As Vancouver enters an uncertain summer, what better time to talk about every Vancouverites’ favourite subject. No, not The English Bay barge, the rain.

Some climate predictions have the annual rainfall in British Columbia rising by 6 per cent over the next twenty-eight years. The implications are stark: flooding, sewer overflow, and increased water pollution. The IPCC Sixth assessment says an increase in extreme precipitation for our region is “very likely.” Good thing then that the City of Vancouver has embraced Green Rainwater Infrastructure (GRI).

Think of GRI as a means of incorporating nature to solve water-related problems caused by rain. Moreover, GRI improves water quality, enhances biodiversity, and creates ecological habitats. GRI should not be confused with grey infrastructure, the antiquated system of pipes, treatment plants, and reservoirs that has long been the method of managing water resources. Rainwater management requires a holistic approach involving GRI, land use and, yes, those old pipes.

GRI is central to the COV’s Rain City strategy, a long-term plan to turn Vancouver into a “water sensitive” city. The strategy shows a vision for a future where the city has been “reimagined” in its design to “embrace rainwater as a valued resource [for] communities and natural ecosystems.” To do this, the strategy aims to remove pollutants from captured rainwater, increase porous land, limit the volume of rainwater getting into the pipe system, “harvest” rainwater, and increase green spaces. The end goal: Capture and clean 90 per cent of our average rainfall, and manage 40 per cent of runoff from impervious areas by 2050.

So what does GRI look like? Here’s a primer on some GRI options that can mitigate rainfall.

  • Bioswale: open spaces designed to attenuate and treat stormwater runoff. They act as a sort of eco-gutter whereby the soil and vegetation slow rainwater down, allowing the water to sieve through the soil, which then removes any particulate pollutants such as dust and smoke.
  • Rain garden: landscape features that treat water runoff from a hard surface, like a roof, patio, or parking lot. There are several pros to rain gardens, but to cite just one here: they can be designed to temporarily house small or medium amounts of stormwater.
  • Permeable (porous) paving: hard surface that allows rainfall to seep into an underlying reservoir where rain can be filtered by the soil or drained away.
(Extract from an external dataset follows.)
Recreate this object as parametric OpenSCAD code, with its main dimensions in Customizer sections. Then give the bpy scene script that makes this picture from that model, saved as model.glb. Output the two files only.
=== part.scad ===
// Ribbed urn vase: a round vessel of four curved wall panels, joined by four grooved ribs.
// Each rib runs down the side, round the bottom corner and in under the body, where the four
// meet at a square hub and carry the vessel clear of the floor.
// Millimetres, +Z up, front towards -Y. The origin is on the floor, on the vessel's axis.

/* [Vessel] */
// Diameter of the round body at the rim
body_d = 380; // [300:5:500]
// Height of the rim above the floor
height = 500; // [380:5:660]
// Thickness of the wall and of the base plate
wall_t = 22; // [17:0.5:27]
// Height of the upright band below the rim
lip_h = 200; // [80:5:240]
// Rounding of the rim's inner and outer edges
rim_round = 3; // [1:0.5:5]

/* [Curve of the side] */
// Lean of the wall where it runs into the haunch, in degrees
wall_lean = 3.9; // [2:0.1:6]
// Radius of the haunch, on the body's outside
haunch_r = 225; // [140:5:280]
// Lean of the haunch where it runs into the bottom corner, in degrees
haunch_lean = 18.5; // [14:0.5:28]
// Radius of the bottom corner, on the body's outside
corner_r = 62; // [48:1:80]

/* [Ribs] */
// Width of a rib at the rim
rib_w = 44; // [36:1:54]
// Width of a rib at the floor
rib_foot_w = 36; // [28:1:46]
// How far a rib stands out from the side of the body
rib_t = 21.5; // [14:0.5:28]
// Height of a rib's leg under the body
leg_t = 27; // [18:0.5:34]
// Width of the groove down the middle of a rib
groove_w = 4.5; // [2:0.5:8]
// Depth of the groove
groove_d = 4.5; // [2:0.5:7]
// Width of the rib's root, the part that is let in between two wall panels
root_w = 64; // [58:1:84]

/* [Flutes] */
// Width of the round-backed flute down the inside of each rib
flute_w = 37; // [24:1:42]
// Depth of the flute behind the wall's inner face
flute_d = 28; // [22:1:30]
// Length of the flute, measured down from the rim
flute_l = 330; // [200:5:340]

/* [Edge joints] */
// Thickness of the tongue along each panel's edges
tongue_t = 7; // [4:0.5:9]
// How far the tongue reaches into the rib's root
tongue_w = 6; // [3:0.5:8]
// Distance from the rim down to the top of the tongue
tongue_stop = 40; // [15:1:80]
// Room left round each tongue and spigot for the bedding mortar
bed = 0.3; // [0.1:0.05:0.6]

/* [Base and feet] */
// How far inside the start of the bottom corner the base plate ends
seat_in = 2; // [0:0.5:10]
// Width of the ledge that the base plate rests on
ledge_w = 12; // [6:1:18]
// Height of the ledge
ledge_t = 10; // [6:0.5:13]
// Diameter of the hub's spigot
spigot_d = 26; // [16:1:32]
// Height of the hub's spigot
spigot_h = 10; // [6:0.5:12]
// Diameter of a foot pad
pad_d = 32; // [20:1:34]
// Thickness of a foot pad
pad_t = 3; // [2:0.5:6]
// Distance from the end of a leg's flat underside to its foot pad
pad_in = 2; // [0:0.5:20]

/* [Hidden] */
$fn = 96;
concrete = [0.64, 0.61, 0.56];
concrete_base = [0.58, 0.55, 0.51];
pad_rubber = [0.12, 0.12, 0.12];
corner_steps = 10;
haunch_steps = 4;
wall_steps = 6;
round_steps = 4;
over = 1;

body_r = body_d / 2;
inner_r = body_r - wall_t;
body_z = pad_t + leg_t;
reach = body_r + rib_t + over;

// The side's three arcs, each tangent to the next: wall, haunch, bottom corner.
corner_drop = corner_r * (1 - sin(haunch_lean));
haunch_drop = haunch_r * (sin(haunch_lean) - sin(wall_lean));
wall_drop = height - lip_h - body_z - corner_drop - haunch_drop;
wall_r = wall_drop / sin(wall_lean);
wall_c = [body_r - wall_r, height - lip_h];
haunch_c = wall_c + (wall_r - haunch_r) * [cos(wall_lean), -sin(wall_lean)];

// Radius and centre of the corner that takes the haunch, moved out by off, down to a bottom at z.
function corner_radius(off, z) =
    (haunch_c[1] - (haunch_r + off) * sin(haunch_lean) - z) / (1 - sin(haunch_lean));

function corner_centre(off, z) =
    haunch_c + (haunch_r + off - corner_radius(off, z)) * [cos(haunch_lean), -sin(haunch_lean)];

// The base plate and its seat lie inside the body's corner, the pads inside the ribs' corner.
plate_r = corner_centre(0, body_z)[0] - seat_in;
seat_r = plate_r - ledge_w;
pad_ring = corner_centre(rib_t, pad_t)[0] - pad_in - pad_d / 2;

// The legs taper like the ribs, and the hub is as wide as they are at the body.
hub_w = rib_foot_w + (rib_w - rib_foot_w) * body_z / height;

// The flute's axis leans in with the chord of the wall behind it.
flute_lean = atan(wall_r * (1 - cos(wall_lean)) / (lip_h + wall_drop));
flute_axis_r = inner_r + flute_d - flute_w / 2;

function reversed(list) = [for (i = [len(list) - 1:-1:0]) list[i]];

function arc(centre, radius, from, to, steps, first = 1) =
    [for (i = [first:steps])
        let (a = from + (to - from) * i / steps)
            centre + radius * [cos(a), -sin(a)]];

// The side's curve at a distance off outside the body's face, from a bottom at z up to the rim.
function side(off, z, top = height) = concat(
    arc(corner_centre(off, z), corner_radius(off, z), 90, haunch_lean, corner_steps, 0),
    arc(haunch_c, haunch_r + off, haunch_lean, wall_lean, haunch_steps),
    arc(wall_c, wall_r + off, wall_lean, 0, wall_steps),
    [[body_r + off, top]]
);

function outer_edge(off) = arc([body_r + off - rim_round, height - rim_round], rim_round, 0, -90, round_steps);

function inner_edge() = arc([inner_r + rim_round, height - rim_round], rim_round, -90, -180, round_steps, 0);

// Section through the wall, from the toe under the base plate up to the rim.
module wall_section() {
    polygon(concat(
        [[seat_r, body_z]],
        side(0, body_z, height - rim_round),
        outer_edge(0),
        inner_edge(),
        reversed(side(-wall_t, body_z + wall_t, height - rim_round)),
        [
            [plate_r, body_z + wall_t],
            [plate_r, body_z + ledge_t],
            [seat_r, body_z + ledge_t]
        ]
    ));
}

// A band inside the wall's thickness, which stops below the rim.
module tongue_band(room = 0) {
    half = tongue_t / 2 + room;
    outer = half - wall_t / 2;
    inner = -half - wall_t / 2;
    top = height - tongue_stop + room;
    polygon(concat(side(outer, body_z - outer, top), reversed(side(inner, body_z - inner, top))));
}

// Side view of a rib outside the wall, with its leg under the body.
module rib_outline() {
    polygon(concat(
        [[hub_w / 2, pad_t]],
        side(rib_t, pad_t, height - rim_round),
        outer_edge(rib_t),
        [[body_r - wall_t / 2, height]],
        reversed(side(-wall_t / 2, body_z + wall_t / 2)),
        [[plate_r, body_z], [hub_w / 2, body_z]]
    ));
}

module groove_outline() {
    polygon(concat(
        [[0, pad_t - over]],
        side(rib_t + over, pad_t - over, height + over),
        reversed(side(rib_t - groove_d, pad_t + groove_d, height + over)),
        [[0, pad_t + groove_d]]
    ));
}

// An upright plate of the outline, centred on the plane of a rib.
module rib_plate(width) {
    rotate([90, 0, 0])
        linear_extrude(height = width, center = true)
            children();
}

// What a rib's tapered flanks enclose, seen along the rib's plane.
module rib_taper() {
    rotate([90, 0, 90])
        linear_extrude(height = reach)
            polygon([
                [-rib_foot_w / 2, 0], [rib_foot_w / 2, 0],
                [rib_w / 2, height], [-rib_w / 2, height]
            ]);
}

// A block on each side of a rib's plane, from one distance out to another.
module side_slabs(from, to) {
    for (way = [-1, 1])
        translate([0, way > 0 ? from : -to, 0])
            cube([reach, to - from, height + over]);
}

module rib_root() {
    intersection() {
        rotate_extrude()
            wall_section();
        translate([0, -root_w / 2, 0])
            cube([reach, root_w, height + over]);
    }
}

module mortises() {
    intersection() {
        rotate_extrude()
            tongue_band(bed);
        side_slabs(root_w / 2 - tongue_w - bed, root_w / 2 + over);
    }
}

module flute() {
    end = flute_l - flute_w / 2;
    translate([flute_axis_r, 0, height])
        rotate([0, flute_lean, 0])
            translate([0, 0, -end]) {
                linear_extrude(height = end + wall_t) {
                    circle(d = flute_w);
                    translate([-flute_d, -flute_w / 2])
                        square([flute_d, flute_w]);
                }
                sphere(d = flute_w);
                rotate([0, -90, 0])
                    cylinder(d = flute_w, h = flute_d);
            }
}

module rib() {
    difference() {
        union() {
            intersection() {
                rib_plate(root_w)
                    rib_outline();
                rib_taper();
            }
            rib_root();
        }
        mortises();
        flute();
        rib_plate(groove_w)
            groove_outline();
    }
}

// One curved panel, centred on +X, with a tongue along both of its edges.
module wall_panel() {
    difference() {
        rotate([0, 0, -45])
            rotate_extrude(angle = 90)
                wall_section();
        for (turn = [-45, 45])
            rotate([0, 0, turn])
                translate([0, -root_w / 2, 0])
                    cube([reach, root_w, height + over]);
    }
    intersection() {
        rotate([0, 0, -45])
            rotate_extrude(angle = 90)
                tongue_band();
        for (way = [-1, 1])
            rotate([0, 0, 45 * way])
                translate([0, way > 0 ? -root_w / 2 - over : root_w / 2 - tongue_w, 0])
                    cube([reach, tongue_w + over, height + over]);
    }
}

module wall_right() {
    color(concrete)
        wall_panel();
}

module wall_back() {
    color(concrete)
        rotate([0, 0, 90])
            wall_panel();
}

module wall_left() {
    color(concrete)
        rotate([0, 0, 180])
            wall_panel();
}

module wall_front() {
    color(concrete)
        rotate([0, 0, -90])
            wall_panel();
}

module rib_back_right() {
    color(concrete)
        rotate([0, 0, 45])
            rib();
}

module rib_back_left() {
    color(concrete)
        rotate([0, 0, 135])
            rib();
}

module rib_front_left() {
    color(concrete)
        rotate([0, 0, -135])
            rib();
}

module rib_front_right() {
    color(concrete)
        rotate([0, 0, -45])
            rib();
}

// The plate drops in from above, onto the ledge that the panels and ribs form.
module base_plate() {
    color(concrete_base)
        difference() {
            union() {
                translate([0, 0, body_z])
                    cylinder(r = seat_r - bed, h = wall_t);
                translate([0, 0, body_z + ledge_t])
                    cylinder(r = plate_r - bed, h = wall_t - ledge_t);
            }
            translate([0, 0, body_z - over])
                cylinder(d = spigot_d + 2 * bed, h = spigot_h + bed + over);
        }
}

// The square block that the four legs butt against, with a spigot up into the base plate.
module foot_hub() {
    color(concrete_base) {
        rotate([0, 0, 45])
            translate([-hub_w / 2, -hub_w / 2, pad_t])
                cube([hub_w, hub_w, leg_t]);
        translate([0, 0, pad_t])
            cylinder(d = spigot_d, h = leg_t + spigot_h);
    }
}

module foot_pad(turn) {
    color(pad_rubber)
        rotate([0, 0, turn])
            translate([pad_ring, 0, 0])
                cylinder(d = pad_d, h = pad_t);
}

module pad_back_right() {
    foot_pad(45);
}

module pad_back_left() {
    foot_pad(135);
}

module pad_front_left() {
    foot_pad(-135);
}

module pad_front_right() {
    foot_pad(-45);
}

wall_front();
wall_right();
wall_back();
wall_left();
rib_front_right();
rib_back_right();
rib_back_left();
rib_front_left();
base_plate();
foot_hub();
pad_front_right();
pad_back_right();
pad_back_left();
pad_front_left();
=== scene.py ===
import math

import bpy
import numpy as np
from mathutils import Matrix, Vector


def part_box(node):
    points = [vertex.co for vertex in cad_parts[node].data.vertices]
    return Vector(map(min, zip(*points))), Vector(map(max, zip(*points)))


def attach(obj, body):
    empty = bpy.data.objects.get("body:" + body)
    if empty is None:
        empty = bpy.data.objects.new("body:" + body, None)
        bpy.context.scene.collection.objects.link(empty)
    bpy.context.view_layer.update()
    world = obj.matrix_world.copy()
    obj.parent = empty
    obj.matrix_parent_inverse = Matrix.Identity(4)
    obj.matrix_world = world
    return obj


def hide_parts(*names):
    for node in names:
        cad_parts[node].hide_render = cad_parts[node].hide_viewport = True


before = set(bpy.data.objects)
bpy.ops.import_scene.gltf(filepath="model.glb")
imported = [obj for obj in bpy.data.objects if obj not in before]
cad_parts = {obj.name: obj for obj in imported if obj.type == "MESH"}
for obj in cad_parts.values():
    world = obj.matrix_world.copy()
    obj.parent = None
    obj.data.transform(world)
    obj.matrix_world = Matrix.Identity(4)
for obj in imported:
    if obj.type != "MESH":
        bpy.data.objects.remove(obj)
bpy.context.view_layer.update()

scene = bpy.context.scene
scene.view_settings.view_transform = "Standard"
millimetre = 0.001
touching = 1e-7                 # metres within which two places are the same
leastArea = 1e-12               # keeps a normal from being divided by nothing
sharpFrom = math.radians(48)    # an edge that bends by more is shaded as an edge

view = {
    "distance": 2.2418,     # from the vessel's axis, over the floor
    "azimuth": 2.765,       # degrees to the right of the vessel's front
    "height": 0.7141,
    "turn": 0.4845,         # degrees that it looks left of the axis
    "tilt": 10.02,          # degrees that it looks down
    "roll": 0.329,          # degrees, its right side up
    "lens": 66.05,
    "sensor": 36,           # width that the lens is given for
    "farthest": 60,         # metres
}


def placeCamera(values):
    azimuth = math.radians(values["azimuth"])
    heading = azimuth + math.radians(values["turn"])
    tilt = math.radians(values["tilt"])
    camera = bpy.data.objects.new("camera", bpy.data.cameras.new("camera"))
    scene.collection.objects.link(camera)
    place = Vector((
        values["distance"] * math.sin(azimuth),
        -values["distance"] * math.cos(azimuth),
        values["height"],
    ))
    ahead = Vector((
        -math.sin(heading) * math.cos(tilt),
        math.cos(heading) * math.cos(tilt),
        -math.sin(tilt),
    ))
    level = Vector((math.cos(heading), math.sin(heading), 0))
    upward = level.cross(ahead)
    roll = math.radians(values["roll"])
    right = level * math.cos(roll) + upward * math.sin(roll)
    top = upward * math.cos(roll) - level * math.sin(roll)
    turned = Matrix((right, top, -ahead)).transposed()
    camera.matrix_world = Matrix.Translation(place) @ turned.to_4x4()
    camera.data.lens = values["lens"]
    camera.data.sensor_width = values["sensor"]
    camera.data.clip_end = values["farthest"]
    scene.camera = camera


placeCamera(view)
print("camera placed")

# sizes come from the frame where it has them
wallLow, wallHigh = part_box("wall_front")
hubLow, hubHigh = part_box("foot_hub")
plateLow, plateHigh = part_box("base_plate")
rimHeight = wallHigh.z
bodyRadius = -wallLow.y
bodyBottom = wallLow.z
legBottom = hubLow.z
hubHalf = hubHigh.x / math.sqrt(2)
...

The flaw in concrete and asphalt is that due to their impermeable nature, rain has nowhere to drain so it pools on the surface or flows down toward its lowest point. Porous paving allows rainfall to enter the sub-soil leading to groundwater recharge. Great news for aquifers!
  • Green roofs: roofs that have a waterproof membrane, some growing medium, and soil that supports living plants. In other words, a “living roof.” Studies show that these living roofs return moisture back into the atmosphere through evapotranspiration, or the net result of evaporation from the surface and transpiration from plants.
  • Rainwater harvesting: collecting rainwater and storing it for later use. This practice can supplement municipal water needs, protect watersheds, and be used for irrigation.

See? GRI isn’t as fanciful or strange as you might expect. You may have already seen examples of it in action around the city. Like the bioswale at Yukon and 63rd, for example. Rain does define, and in the future, will continue to shape our city.